Thank you for a thorough and clear explanation of revisions made in the wake of the first round of reviews. Some important caveats and possibilities for further research are now included. Major points and minor edits have been addressed satisfactorily, or otherwise rebutted.

However, it is a shame that ENSO still does not get a mention anywhere in the paper despite being the leading mode of global climate variability. The justification given is that ENSO results in antipersistence which is a very interesting point in itself. Please do incorporate a sentence or two to this effect, with supporting reference(s) for completeness. This is all the more pertinent given that PDO (which is now mentioned) interplays with ENSO either amplifying or damping regional rainfall signatures depending on their respective phase synchroneity.

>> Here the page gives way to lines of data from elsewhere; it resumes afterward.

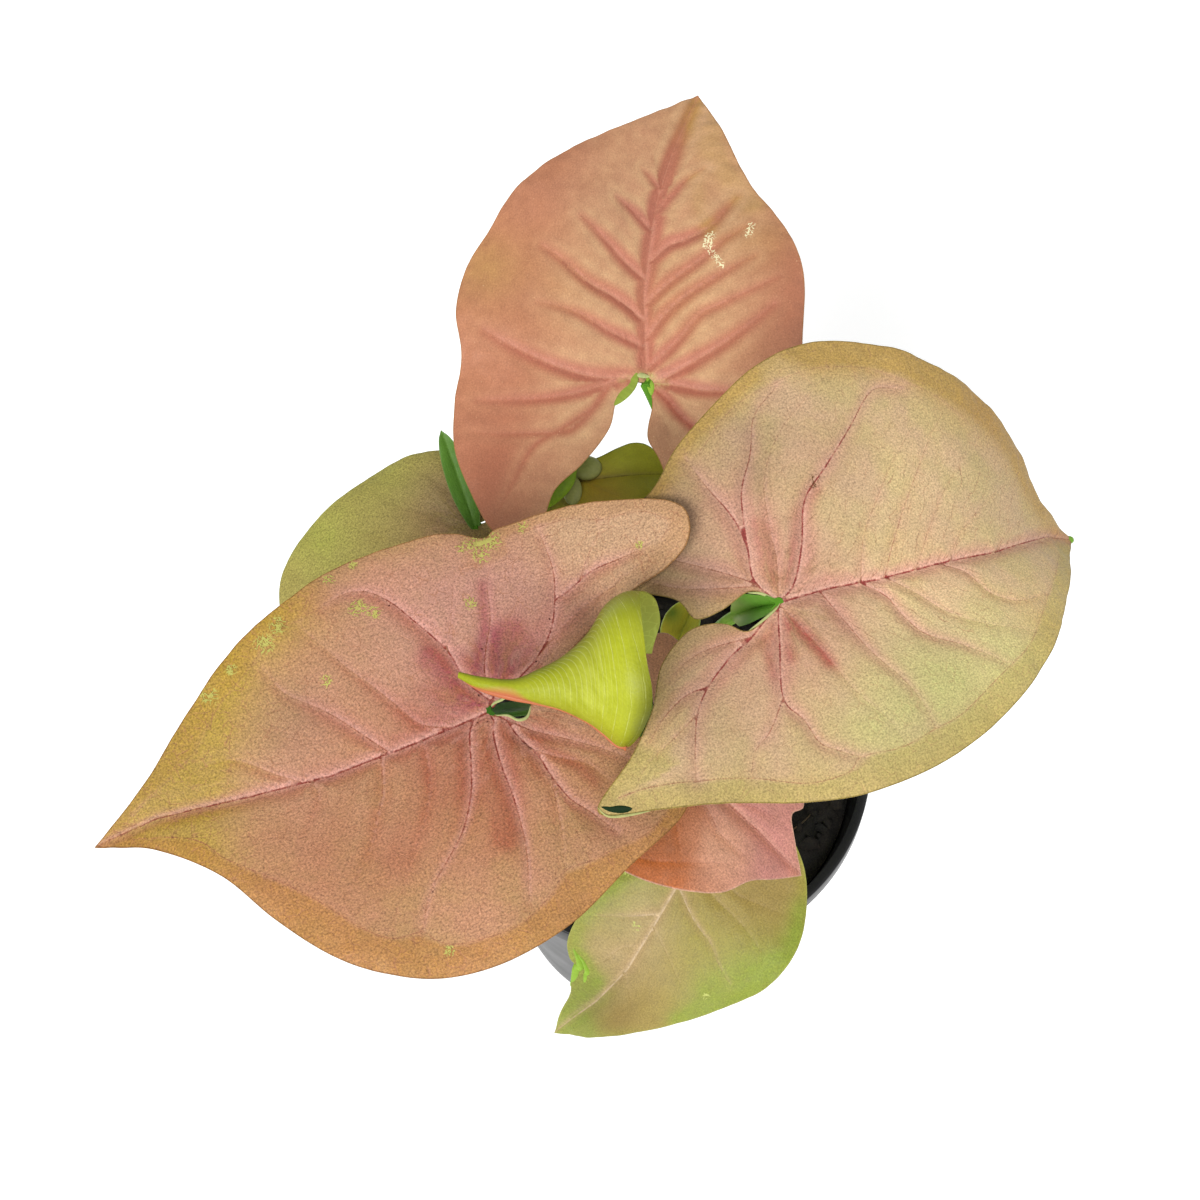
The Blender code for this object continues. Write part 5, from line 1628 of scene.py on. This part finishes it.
def make_stage():
    """White floor, white surroundings and two soft lights."""
    bpy.ops.mesh.primitive_plane_add(size=FLOOR_SIZE, location=(0, 0, -FLOOR_DROP))
    floor = bpy.context.active_object
    floor.name = "floor"
    p = Paint("floor_white", 0.8)
    p.put(p.shader, {"Emission Strength": FLOOR_GLOW})
    mottle = p.noise(p.node("TexCoord", {}, "Object"), 3.0)
    p.colour = p.mix(mottle, (0.93, 0.93, 0.93), (0.96, 0.96, 0.96))
    floor.data.materials.append(p.finish())
    world = bpy.data.worlds.new("studio")
    bpy.context.scene.world = world
    world.use_nodes = True
    back = world.node_tree.nodes["Background"]
    back.inputs["Color"].default_value = (1.0, 1.0, 1.0, 1.0)
    back.inputs["Strength"].default_value = BACKDROP_GLOW
    add_light("key", at=(-1.05, -2.45, 2.45), size=1.7, power=140.0)
    add_light("fill", at=(1.6, 0.6, 2.8), size=2.4, power=26.0)
    bpy.context.scene.view_settings.view_transform = "Standard"


def add_light(name, at, size, power):
    light = bpy.data.lights.new(name, "AREA")
    light.shape = "DISK"
    light.size = size
    light.energy = power
    item = new_item(name, light)
    item.location = at
    aim = Vector((0, 0, 0.2)) - Vector(at)
    item.rotation_euler = aim.to_track_quat("-Z", "Y").to_euler()


def make_camera():
    data = bpy.data.cameras.new("camera")
    data.sensor_width = SENSOR
    data.lens = LENS
    data.clip_start = 0.02
    data.clip_end = 20.0
    camera = new_item("camera", data)
    camera.location = [v * MM for v in CAMERA_AT]
    camera.rotation_euler = (math.radians(CAMERA_TILT), 0.0, 0.0)
    bpy.context.scene.camera = camera


STALK = stalk_material()
FOLD = fold_material()
make_camera()
make_stage()
make_pot()
make_soil()
scatter("crumbs", count=620, sizes=(0.8, 2.8), squash=(0.45, 0.9), rough=0.22, seed=3,
        material=soil_material("crumb", (0.005, 0.004, 0.003), (0.020, 0.013, 0.008)))
scatter("perlite", count=95, sizes=(0.6, 1.7), squash=(0.7, 1.0), rough=0.16, seed=5,
        material=soil_material("perlite", (0.10, 0.10, 0.055), (0.20, 0.19, 0.12)))
make_fibres(count=46, seed=11,
            material=soil_material("fibre", (0.05, 0.035, 0.018), (0.09, 0.06, 0.03)))
for leaf_name in LEAVES:
    make_leaf(leaf_name)
make_rolled_leaf()
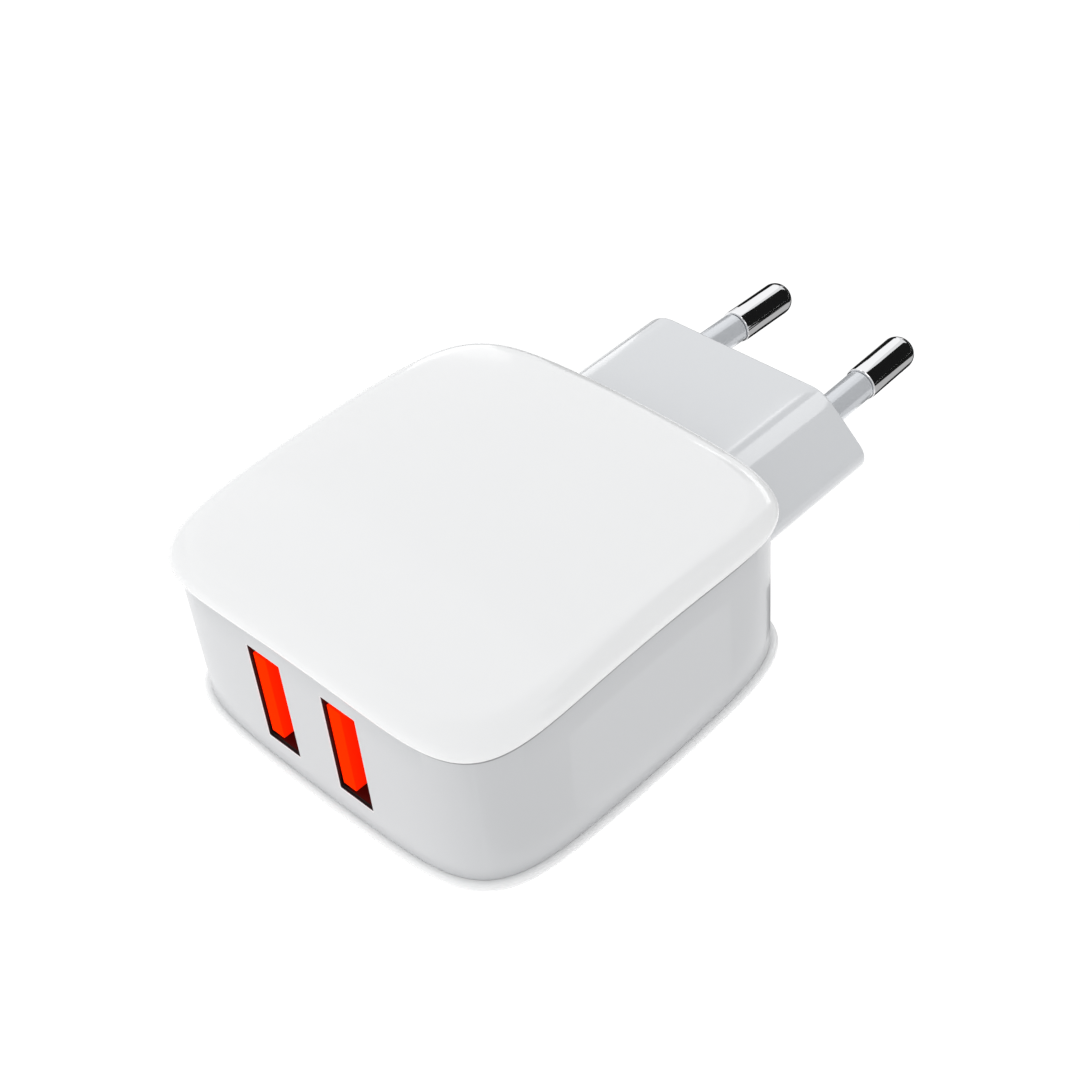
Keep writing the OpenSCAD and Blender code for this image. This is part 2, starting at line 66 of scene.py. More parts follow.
# %% Camera
camera_data = bpy.data.cameras.new("camera")
camera_data.lens = 63.15
camera_data.sensor_width = 36.0
camera_data.clip_start = 0.01
camera = bpy.data.objects.new("camera", camera_data)
camera_right = Vector((0.71988, 0.68952, -0.07962))
camera_up = Vector((-0.42109, 0.52504, 0.73961))
camera_back = Vector((0.55178, -0.4989, 0.66831))
camera_axes = Matrix((camera_right, camera_up, camera_back)).transposed()
camera.matrix_world = Matrix.Translation(Vector((109.15, -131.77, 133.74)) * MM) @ camera_axes.to_4x4()
bpy.context.scene.collection.objects.link(camera)
bpy.context.scene.camera = camera
bpy.context.scene.view_settings.view_transform = "Standard"
print("camera stands", round(camera.matrix_world.translation.length, 3), "m from the plug face")

# %% [markdown]
# ## Studio
#
# White plastic on a white sweep only shows its shape through small steps of grey, so the light is mostly
# even air with three large soft panels. The panel behind on the left is what the domed top mirrors, the
# one in front lifts the face with the sockets, and a weak one above on the left models the dome.
# Directions are given as a compass turn from +X and a height above the horizon.

# %% Floor
foot_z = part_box("bottom_cover")[0].z
middle = Vector((0, -0.02, 0))


def toward(turn, height):
    turn, height = math.radians(turn), math.radians(height)
    return Vector((math.cos(height) * math.cos(turn), math.cos(height) * math.sin(turn), math.sin(height)))


def flat_object(name, corners, colour, glow, only_mirrored=False):
    """A flat stage piece: a sweep, or a card that only mirror rays can see."""
    mesh = bpy.data.meshes.new(name)
    mesh.from_pydata(corners, [], [tuple(range(len(corners)))])
    made = bpy.data.objects.new(name, mesh)
    bpy.context.scene.collection.objects.link(made)
    paper = bpy.data.materials.new(name)
    paper.use_nodes = True
    shader = paper.node_tree.nodes["Principled BSDF"]
    shader.inputs["Base Color"].default_value = (*colour, 1)
    shader.inputs["Roughness"].default_value = 1.0
    shader.inputs["Specular IOR Level"].default_value = 0.0
    shader.inputs["Emission Color"].default_value = (1, 1, 1, 1)
    shader.inputs["Emission Strength"].default_value = glow
    mesh.materials.append(paper)
    if only_mirrored:
        made.visible_camera = made.visible_diffuse = made.visible_shadow = made.visible_transmission = False
    return made


floor_reach = 1.5
flat_object("floor", [(x * floor_reach, y * floor_reach, foot_z)
                      for x, y in ((-1, -1), (1, -1), (1, 1), (-1, 1))], (0.30, 0.30, 0.30), 0.80)
print("floor at", round(foot_z / MM, 2), "mm")

# %% Air and soft panels
world = bpy.data.worlds.new("studio_air")
bpy.context.scene.world = world
world.use_nodes = True
world.node_tree.nodes["Background"].inputs["Color"].default_value = (0.985, 0.992, 1.0, 1)
world.node_tree.nodes["Background"].inputs["Strength"].default_value = 0.875


def soft_panel(name, turn, height, distance, width, tall, power):
    data = bpy.data.lights.new(name, "AREA")
    data.shape = "RECTANGLE"
    data.size, data.size_y = width, tall
    data.energy = power
    lamp = bpy.data.objects.new(name, data)
    place = middle + toward(turn, height) * distance
    facing = (place - middle).to_track_quat("Z", "Y").to_matrix().to_4x4()
    lamp.matrix_world = Matrix.Translation(place) @ facing
    bpy.context.scene.collection.objects.link(lamp)
    return lamp


back_panel = soft_panel("back_panel", 147, 42, 0.9, 1.0, 1.0, 0.72)
front_panel = soft_panel("front_panel", -125, 4, 0.9, 1.2, 0.9, 1.8)
front_panel.visible_glossy = False
left_panel = soft_panel("left_panel", 185, 50, 0.9, 0.8, 0.8, 0.4)
print("panels:", back_panel.name, front_panel.name, left_panel.name)

# %% [markdown]
# Plated pins show whatever is around them. Black cards behind on the right give the dark stripe that tells
# the eye that they are polished. Grey and black cards lie under the pins, and draw their lower edge against
# the white sweep. Small bright cards close above the plug draw the lines on its shoulders. Only mirror rays
# see the cards, except the one on the right, which also keeps some of the sweep's light off that side.

# %% Cards for the plug
def card(name, corners, glow):
    return flat_object(name, [Vector(corner) * MM for corner in corners], (0.01, 0.01, 0.01), glow, True)


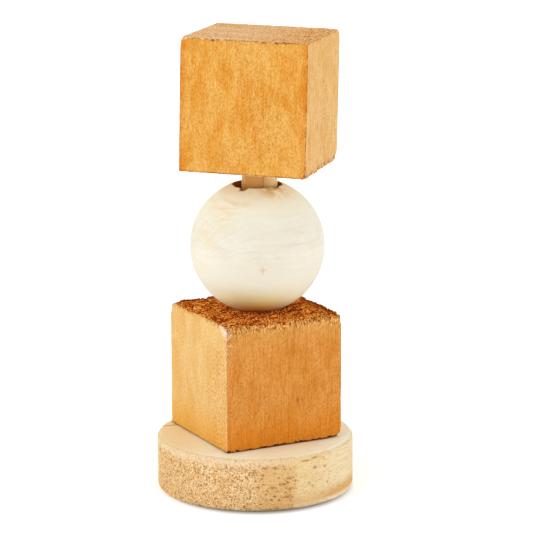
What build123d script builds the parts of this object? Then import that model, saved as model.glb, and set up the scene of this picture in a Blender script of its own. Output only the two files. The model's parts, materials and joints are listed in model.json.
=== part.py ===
from build123d import *
import os
from math import radians, sqrt, tan

# A stacked wooden tower: a square block, a ball and a second square block on one round peg that
# stands in a turned base. Both loose pieces turn on the peg, and the upper block, glued to the
# peg's end, keeps them on it.
#
# Frame: millimetres, +Z up, +Y to the back, origin at the centre of the base's underside.

# Stock sizes
PEG_DIAMETER = 12.0
BALL_DIAMETER = 45.0
BASE_DIAMETER = 66.0
BASE_THICKNESS = 18.0
BLOCK_SIDE = 43.0
LOWER_BLOCK_HEIGHT = 43.0
UPPER_BLOCK_HEIGHT = 44.0

# The peg's place: its foot is in the base's socket, and the socket is drilled a little out of square
PEG_FOOT = (-0.35, 0.6, 6.0)
PEG_LEAN_RIGHT = 1.3
PEG_LEAN_BACK = 0.5
PEG_LENGTH = 121.0

# Holes: the loose pieces have one large through bore, the glued ones a socket
LOOSE_BORE_DIAMETER = 16.0
GLUE_GAP = 0.05
DRILL_POINT_ANGLE = 118.0
SOCKET_SPARE_DEPTH = 0.6
REST_GAP = 0.02

# Where the pieces have come to rest
LOWER_BLOCK_CENTRE = (0.2, 1.8)
LOWER_BLOCK_TURN = 27.0
BALL_CENTRE = (1.05, 1.5)
UPPER_BLOCK_ABOVE_FOOT = 102.9
UPPER_BLOCK_OFF_PEG = -0.25
UPPER_BLOCK_TURN = -15.4

# Eased edges
BASE_EDGE = 0.8
BLOCK_EDGE = 0.6
BALL_RIM = 0.4
PEG_CHAMFER = 0.8

PEG_FRAME = Location(PEG_FOOT, (-PEG_LEAN_BACK, PEG_LEAN_RIGHT, 0))
UP = (Align.CENTER, Align.CENTER, Align.MIN)


def drill_point(diameter):
    """The cone that a twist drill leaves at the end of a hole, pointing up from z = 0."""
    height = diameter / 2 / tan(radians(DRILL_POINT_ANGLE / 2))
    return Cone(diameter / 2, 0, height, align=UP)


def base_disc():
    """The round base, with a blind socket for the peg's foot."""
    disc = Cylinder(BASE_DIAMETER / 2, BASE_THICKNESS, align=UP)
    disc = fillet(disc.edges().filter_by(GeomType.CIRCLE), BASE_EDGE)
    hole_diameter = PEG_DIAMETER + 2 * GLUE_GAP
    hole = Cylinder(hole_diameter / 2, BASE_THICKNESS, align=UP)
    hole += Rot(180, 0, 0) * drill_point(hole_diameter)
    return disc - PEG_FRAME * hole


def centre_peg():
    """The dowel, standing on its socket's shoulder, with both ends chamfered."""
    peg = Cylinder(PEG_DIAMETER / 2, PEG_LENGTH, align=UP)
    return PEG_FRAME * chamfer(peg.edges().filter_by(GeomType.CIRCLE), PEG_CHAMFER)


def square_block(height):
    """A length of the square stock with eased edges, standing on z = 0."""
    block = Box(BLOCK_SIDE, BLOCK_SIDE, height, align=UP)
    return fillet(block.edges(), BLOCK_EDGE)


def lower_block():
    """The loose block, bored right through, standing on the base."""
    bore = Cylinder(LOOSE_BORE_DIAMETER / 2, LOWER_BLOCK_HEIGHT, align=UP)
    place = Pos(*LOWER_BLOCK_CENTRE, BASE_THICKNESS + REST_GAP)
    return place * Rot(0, 0, LOWER_BLOCK_TURN) * (square_block(LOWER_BLOCK_HEIGHT) - bore)


def ball():
    """The loose ball, bored right through, standing on its bore's rim on the lower block."""
    radius = BALL_DIAMETER / 2
    bore_radius = LOOSE_BORE_DIAMETER / 2
    half_bore = sqrt(radius**2 - bore_radius**2)
    wall = Line((bore_radius, -half_bore), (bore_radius, half_bore))
    outside = ThreePointArc((bore_radius, half_bore), (radius, 0), (bore_radius, -half_bore))
    section = make_face(wall + outside)
    section = Plane.XZ * fillet(section.vertices(), BALL_RIM)
    turned = revolve(section, Axis.Z)
    block_top = BASE_THICKNESS + REST_GAP + LOWER_BLOCK_HEIGHT
    lowest = turned.bounding_box().min.Z
    return Pos(*BALL_CENTRE, block_top + REST_GAP - lowest) * turned


def upper_block():
    """The top block, square to the leaning peg, with a blind socket for the peg's upper end."""
    hole_diameter = PEG_DIAMETER + 2 * GLUE_GAP
    hole_end = PEG_LENGTH + SOCKET_SPARE_DEPTH
    hole = Cylinder(hole_diameter / 2, hole_end, align=UP)
    hole += Pos(0, 0, hole_end) * drill_point(hole_diameter)
    place = Pos(UPPER_BLOCK_OFF_PEG, 0, UPPER_BLOCK_ABOVE_FOOT) * Rot(0, 0, UPPER_BLOCK_TURN)
    return PEG_FRAME * (place * square_block(UPPER_BLOCK_HEIGHT) - hole)


PIECES = {
    "base_disc": base_disc,
    "centre_peg": centre_peg,
    "lower_block": lower_block,
    "ball": ball,
    "upper_block": upper_block,
}

os.makedirs("parts", exist_ok=True)
for name, build in PIECES.items():
    piece = build()
    export_step(piece, f"parts/{name}.step")
    box = piece.bounding_box()
    print(name, round(piece.volume, 1), box.min, box.max)
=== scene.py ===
import bpy
import functools
import itertools
import json
import math
import numpy as np
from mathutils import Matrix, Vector

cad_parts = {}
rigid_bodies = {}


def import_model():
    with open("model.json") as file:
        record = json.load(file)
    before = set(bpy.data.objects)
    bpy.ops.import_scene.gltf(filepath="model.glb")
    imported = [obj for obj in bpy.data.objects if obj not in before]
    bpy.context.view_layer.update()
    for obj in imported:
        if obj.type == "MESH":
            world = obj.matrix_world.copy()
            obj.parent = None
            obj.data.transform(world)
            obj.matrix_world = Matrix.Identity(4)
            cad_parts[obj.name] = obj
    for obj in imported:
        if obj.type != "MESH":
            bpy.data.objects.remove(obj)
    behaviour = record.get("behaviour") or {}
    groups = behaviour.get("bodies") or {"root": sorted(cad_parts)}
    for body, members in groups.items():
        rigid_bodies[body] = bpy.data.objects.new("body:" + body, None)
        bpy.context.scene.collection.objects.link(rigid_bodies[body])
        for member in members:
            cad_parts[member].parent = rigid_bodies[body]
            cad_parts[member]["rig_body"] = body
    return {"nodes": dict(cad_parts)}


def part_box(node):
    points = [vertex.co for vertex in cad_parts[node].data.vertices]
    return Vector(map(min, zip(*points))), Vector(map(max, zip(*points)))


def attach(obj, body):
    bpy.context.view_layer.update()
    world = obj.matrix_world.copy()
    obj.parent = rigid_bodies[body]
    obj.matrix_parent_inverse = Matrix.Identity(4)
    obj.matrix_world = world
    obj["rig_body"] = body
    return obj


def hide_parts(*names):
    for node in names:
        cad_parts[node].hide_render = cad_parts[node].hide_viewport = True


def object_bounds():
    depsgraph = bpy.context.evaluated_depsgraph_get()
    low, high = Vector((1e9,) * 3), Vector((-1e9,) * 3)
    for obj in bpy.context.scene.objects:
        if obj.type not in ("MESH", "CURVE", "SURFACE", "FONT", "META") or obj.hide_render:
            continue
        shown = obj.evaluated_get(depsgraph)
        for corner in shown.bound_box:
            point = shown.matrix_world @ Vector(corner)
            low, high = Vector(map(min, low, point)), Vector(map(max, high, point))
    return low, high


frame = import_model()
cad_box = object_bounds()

# A wooden tower: a round base, a torn block, a turned ball and a second block on one peg.
# Shapes are worked out in millimetres, in each piece's own frame with its centre at the origin,
# and set into the part's frame, in metres, at the end. A wood's grain runs along its own z, except
# in the base, where it runs along the piece's x once that is turned by BASE_GRAIN_TURN.
#
# Each piece is a fine skin whose points are moved in and out. It carries marks, numbers at its
# points that are mostly from 0 to 1, such as how torn or how pitted it is. The woods read them.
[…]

Such multi-mode interactions further confound detection of linear, univariate correlations with LTP.

Author Response

Response to Reviewer

The Authors are pleased that the Reviewer is happy with the thorough and clear explanation of the revisions made in response to the first round of reviews.

To address the Reviewer’s request that the connection between ENSO and anti-persistence should be explained, we have inserted, in section 3.2,  a Climacogram for the whole of Australia, and explanatory text (highlighted in RED), which shows that, while ENSO results in anti-persistence at short time scales, LTP emerges at longer time scales, reflecting, inter alia, the influence of the PDO. We hope that this is satisfactory.

We have also done a careful proof-read.